● RECORDED DATA:
□ □ □ □
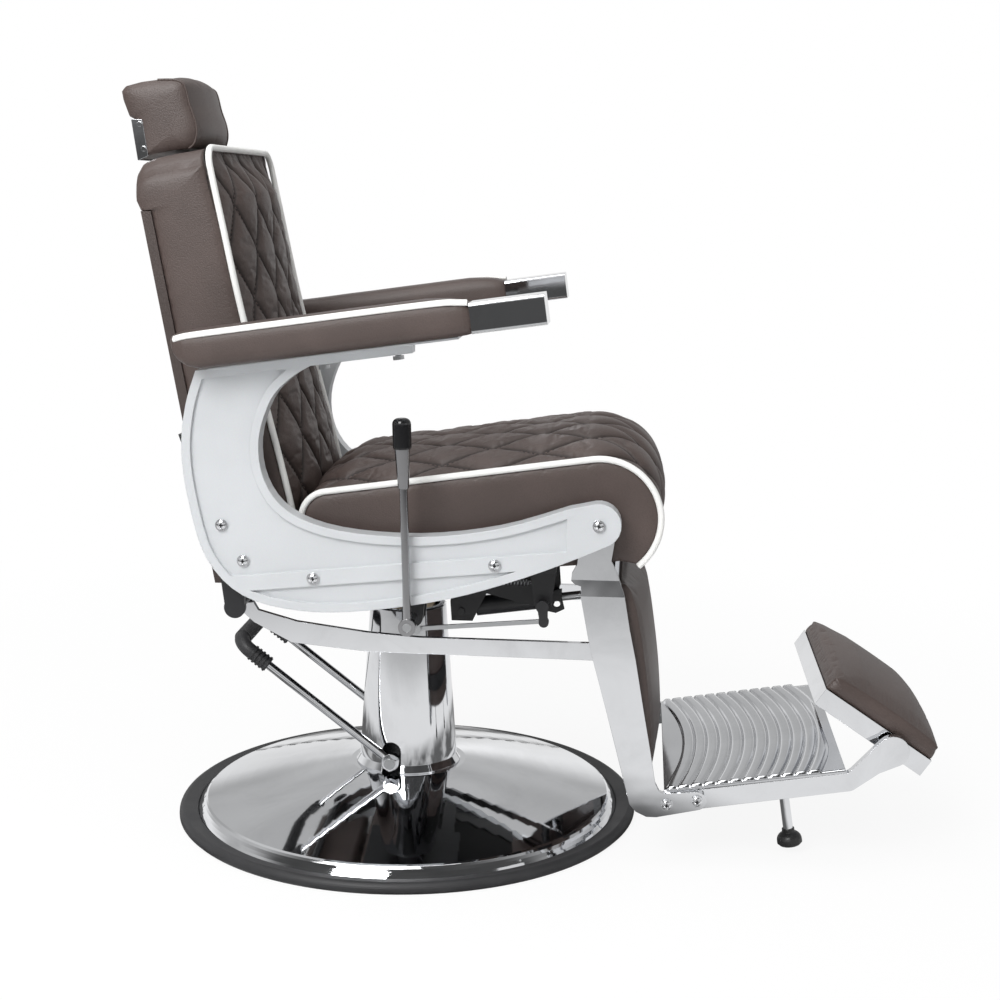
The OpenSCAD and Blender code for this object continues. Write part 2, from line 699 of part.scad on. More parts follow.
control_r = 6;
lever_x = frame_out + 15;
hub_t = 12;
latch_x = lock_x - cheek_gap - cheek_t;
crank_x = -(frame_in - 27);
crank_t = 5;
latch_r = 4;
crank_pin = lever_pivot + crank_arm;
latch_pin = latch_pivot + crank_arm;
spring_z = latch_pivot[1] + 20;
spring_u = [118, 202];
curls = 16;
coil_r = 4.4;
wire_r = 0.9;

module lock_bracket() color([0.08, 0.08, 0.09]) raised() {
    difference() {
        for (x = [latch_x, lock_x + cheek_gap]) side(x, cheek_t) polygon([
            [97, board_z(97)], [232, board_z(232)], [236, 380], [228, 358], [200, 355], [132, 372],
            [lock_rear[0] + 16, lock_rear[1] - 14], [lock_rear[0] - 14, lock_rear[1] - 14],
            [lock_rear[0] - 16, lock_rear[1] + 14], [lock_rear[0] - 10, 390], [97, 390]
        ]);
        across([214, 366], 5, lock_x + cheek_gap - 1, lock_x + cheek_gap + cheek_t + 1);
        across(latch_pivot, latch_r + run, latch_x - 1, latch_x + cheek_t + 1);
    }
    across(lock_rear, 5, latch_x - 2, lock_x + cheek_gap + cheek_t + 2);
    for (u = [spring_u[0] - 5, spring_u[1] + 5]) across([u, spring_z], 1.8, latch_x - 11, latch_x);
}

// Extension spring: one wire, straight at both ends and coiled between them.
function coil_point(t) = let (a = 360 * curls * t, ramp = min(1, 12 * t, 12 * (1 - t))) [
    latch_x - 6.5 + coil_r * ramp * sin(a),
    -along(spring_u[0] + 4, spring_u[1] - 4, t),
    spring_z + coil_r * ramp * cos(a)
];
coil_path = concat(
    [[latch_x - 6.5, -spring_u[0] + 2.4, spring_z]],
    [for (k = [0:8 * curls]) coil_point(k / (8 * curls))],
    [[latch_x - 6.5, -spring_u[1] - 2.4, spring_z]]
);
echo(least_spring_gap = (spring_u[1] - spring_u[0] - 8) / curls - 2 * wire_r);
module latch_spring() color("silver") raised() tube(coil_path, wire_r, [0.02, 1, 0.01], 6);

module link_arm(p, q, rp, rq, x, t) {
    across(p, rp, x, x + t);
    across(q, rq, x, x + t);
    d = (q - p) / norm(q - p);
    n = [-d[1], d[0]];
    side(x, t) polygon([p + n * rp * 0.8, q + n * rq * 0.8, q - n * rq * 0.8, p - n * rp * 0.8]);
}

// The hook plate turns on a cross shaft whose outer end carries the latch's crank.
module latch_plate() color([0.1, 0.1, 0.11]) raised() {
    difference() {
        union() {
            across(latch_pivot, 11, latch_x - 15, latch_x - 10);
            side(latch_x - 15, 5) polygon([
                latch_pivot + [-10, 6], latch_pivot + [24, 13], [240, 372], [244, 356], [232, 350],
                [222, 352], [208, 356]
            ]);
        }
        across([233, 363], 5, latch_x - 16, latch_x - 9);
    }
    across(latch_pivot, latch_r, crank_x, latch_x + cheek_t + 1);
    link_arm(latch_pivot, latch_pin, 9, 7, crank_x, crank_t);
    across(latch_pin, 3, crank_x + crank_t, crank_x + crank_t + 5.5);
}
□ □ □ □
● JOB: From the preceding material, extract every line exactly.

● CORRECT ANSWER:
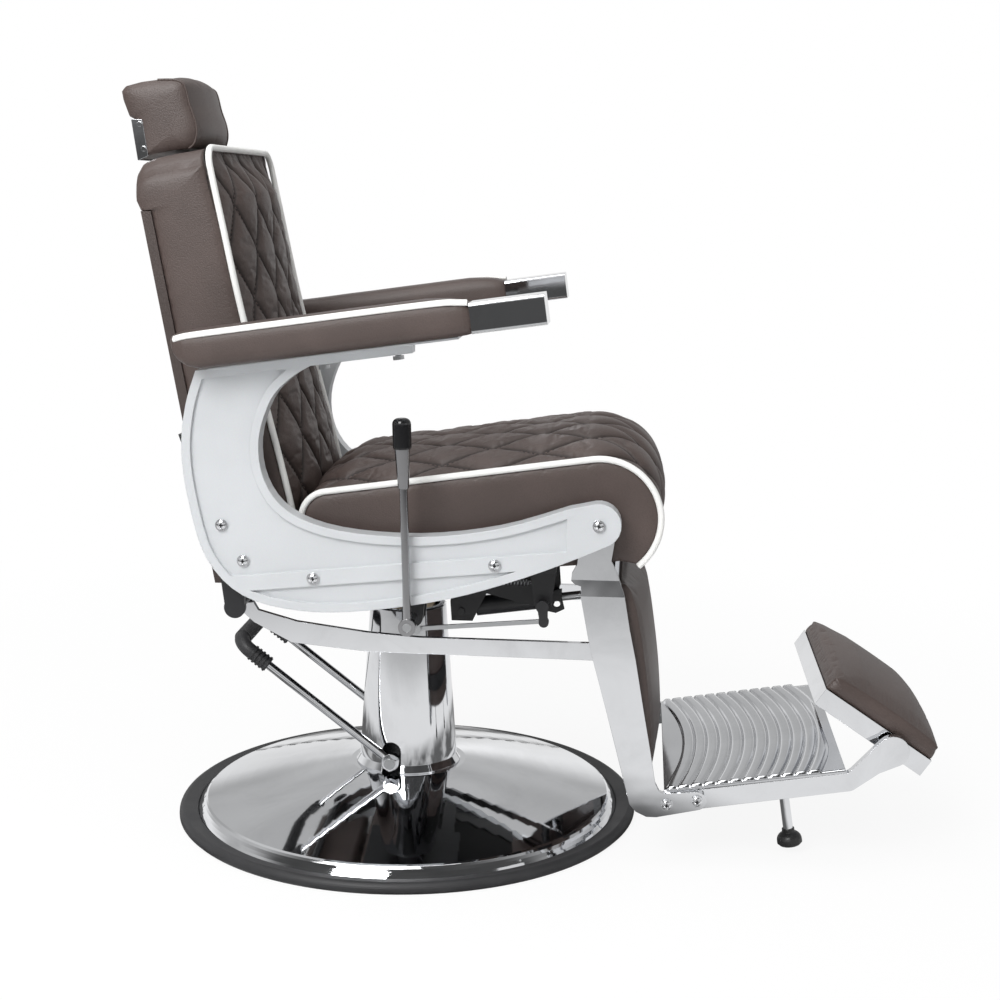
The OpenSCAD and Blender code for this object continues. Write part 2, from line 699 of part.scad on. More parts follow.
control_r = 6;
lever_x = frame_out + 15;
hub_t = 12;
latch_x = lock_x - cheek_gap - cheek_t;
crank_x = -(frame_in - 27);
crank_t = 5;
latch_r = 4;
crank_pin = lever_pivot + crank_arm;
latch_pin = latch_pivot + crank_arm;
spring_z = latch_pivot[1] + 20;
spring_u = [118, 202];
curls = 16;
coil_r = 4.4;
wire_r = 0.9;

module lock_bracket() color([0.08, 0.08, 0.09]) raised() {
    difference() {
        for (x = [latch_x, lock_x + cheek_gap]) side(x, cheek_t) polygon([
            [97, board_z(97)], [232, board_z(232)], [236, 380], [228, 358], [200, 355], [132, 372],
            [lock_rear[0] + 16, lock_rear[1] - 14], [lock_rear[0] - 14, lock_rear[1] - 14],
            [lock_rear[0] - 16, lock_rear[1] + 14], [lock_rear[0] - 10, 390], [97, 390]
        ]);
        across([214, 366], 5, lock_x + cheek_gap - 1, lock_x + cheek_gap + cheek_t + 1);
        across(latch_pivot, latch_r + run, latch_x - 1, latch_x + cheek_t + 1);
    }
    across(lock_rear, 5, latch_x - 2, lock_x + cheek_gap + cheek_t + 2);
    for (u = [spring_u[0] - 5, spring_u[1] + 5]) across([u, spring_z], 1.8, latch_x - 11, latch_x);
}

// Extension spring: one wire, straight at both ends and coiled between them.
function coil_point(t) = let (a = 360 * curls * t, ramp = min(1, 12 * t, 12 * (1 - t))) [
    latch_x - 6.5 + coil_r * ramp * sin(a),
    -along(spring_u[0] + 4, spring_u[1] - 4, t),
    spring_z + coil_r * ramp * cos(a)
];
coil_path = concat(
    [[latch_x - 6.5, -spring_u[0] + 2.4, spring_z]],
    [for (k = [0:8 * curls]) coil_point(k / (8 * curls))],
    [[latch_x - 6.5, -spring_u[1] - 2.4, spring_z]]
);
echo(least_spring_gap = (spring_u[1] - spring_u[0] - 8) / curls - 2 * wire_r);
module latch_spring() color("silver") raised() tube(coil_path, wire_r, [0.02, 1, 0.01], 6);

module link_arm(p, q, rp, rq, x, t) {
    across(p, rp, x, x + t);
    across(q, rq, x, x + t);
    d = (q - p) / norm(q - p);
    n = [-d[1], d[0]];
    side(x, t) polygon([p + n * rp * 0.8, q + n * rq * 0.8, q - n * rq * 0.8, p - n * rp * 0.8]);
}

// The hook plate turns on a cross shaft whose outer end carries the latch's crank.
module latch_plate() color([0.1, 0.1, 0.11]) raised() {
    difference() {
        union() {
            across(latch_pivot, 11, latch_x - 15, latch_x - 10);
            side(latch_x - 15, 5) polygon([
                latch_pivot + [-10, 6], latch_pivot + [24, 13], [240, 372], [244, 356], [232, 350],
                [222, 352], [208, 356]
            ]);
        }
        across([233, 363], 5, latch_x - 16, latch_x - 9);
    }
    across(latch_pivot, latch_r, crank_x, latch_x + cheek_t + 1);
    link_arm(latch_pivot, latch_pin, 9, 7, crank_x, crank_t);
    across(latch_pin, 3, crank_x + crank_t, crank_x + crank_t + 5.5);
}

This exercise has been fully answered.